The 1962 Mariner 1 explosion caused by a single missing hyphen

@Astro_Ash · June 18, 2026

NASA once turned an $80 million Venus probe into expensive glitter because of a single missing hyphen. Mariner 1 was supposed to be a triumph, but a tiny typo in the guidance code turned the mission into a chaotic "oops" moment.

Without that one dash, the rocket's computer misinterpreted steady data as a nose-dive. It started overcorrecting like a panicked student driver, veering so far off course that NASA had to blow it up.

In space, it wasn't a meteor that killed the mission—it was bad grammar.

Wait, how does a tiny dash tell a rocket it's crashing?

That little mark was actually a mathematical instruction to 'smooth out' the data. It told the computer to ignore minor, jittery fluctuations in the radio signal and focus on the average trend.

Without it, the computer took every tiny vibration literally. It saw a microscopic wobble and treated it like a catastrophic 90-degree nose-dive, frantically trying to 'fix' a flight that was actually going perfectly.

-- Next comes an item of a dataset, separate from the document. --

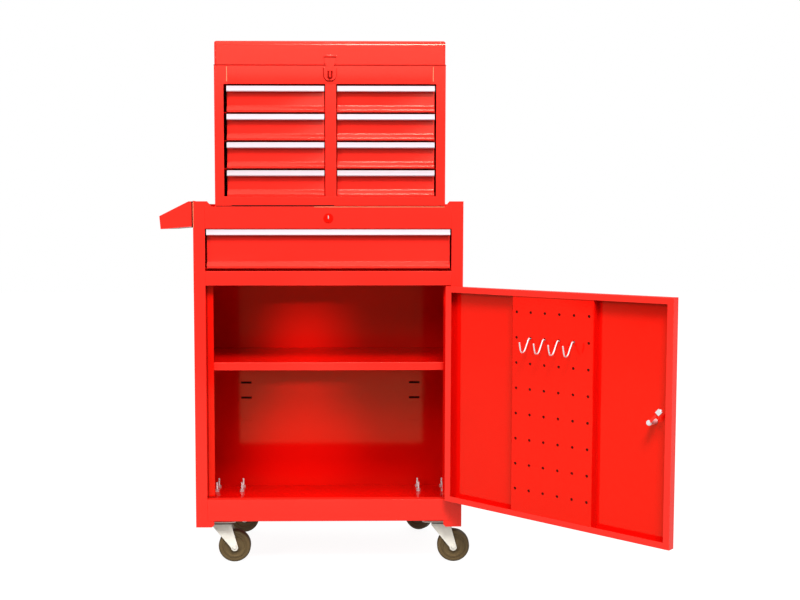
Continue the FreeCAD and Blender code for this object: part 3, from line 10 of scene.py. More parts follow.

Imagine a driver seeing a single leaf on the road and yanking the steering wheel so hard the car flips over. That's essentially how one missing symbol gave a multi-million dollar machine a digital nervous breakdown.

So, did nobody actually check the homework before they lit the fuse?

You’d think they had a "Spellcheck for Rockets" button, but the error actually started on paper. A coder transcribing a handwritten formula simply skipped a tiny bar symbol above a variable.

It survived because humans are bad at proofreading math. Reviewers saw complex gibberish that looked right and gave it a thumbs up. They were looking for giant logic holes, not a missing speck of ink.

It was the ultimate "I thought you checked it" moment. They spent months testing the engines, but the software was treated like a grocery list that everyone assumed was perfect.

How do you even find one missing dash in a mountain of code?

It wasn't easy. After the rocket became an $80 million firework, NASA performed a digital autopsy. They spent weeks manually re-calculating every equation from the flight logs against the original handwritten notes.

They finally spotted it: the "R-bar" symbol had become a plain "R". It’s like looking for one specific grain of salt in a sandbox, except the sandbox just exploded and your boss is screaming.

The fix was literally one keystroke. They spent millions to find a mistake that took half a second to correct. Welcome to 1960s debugging.

What was that "R-bar" symbol actually supposed to be doing?

The "R-bar" was a mathematical command for "average velocity." In physics, putting a bar over a letter tells the computer to look at the big picture rather than every tiny, jittery data point.

Without that bar, the computer stopped being a calm navigator and became a caffeinated squirrel. It saw every microscopic radio glitch as a massive course change. Instead of ignoring the signal noise, it tried to steer against it, which is how you end up with a rocket doing gymnastics.

It’s the difference between a driver ignoring a small vibration and a driver who swerves into a ditch because they felt a single pebble. One tiny line turned "smooth sailing" into "total panic."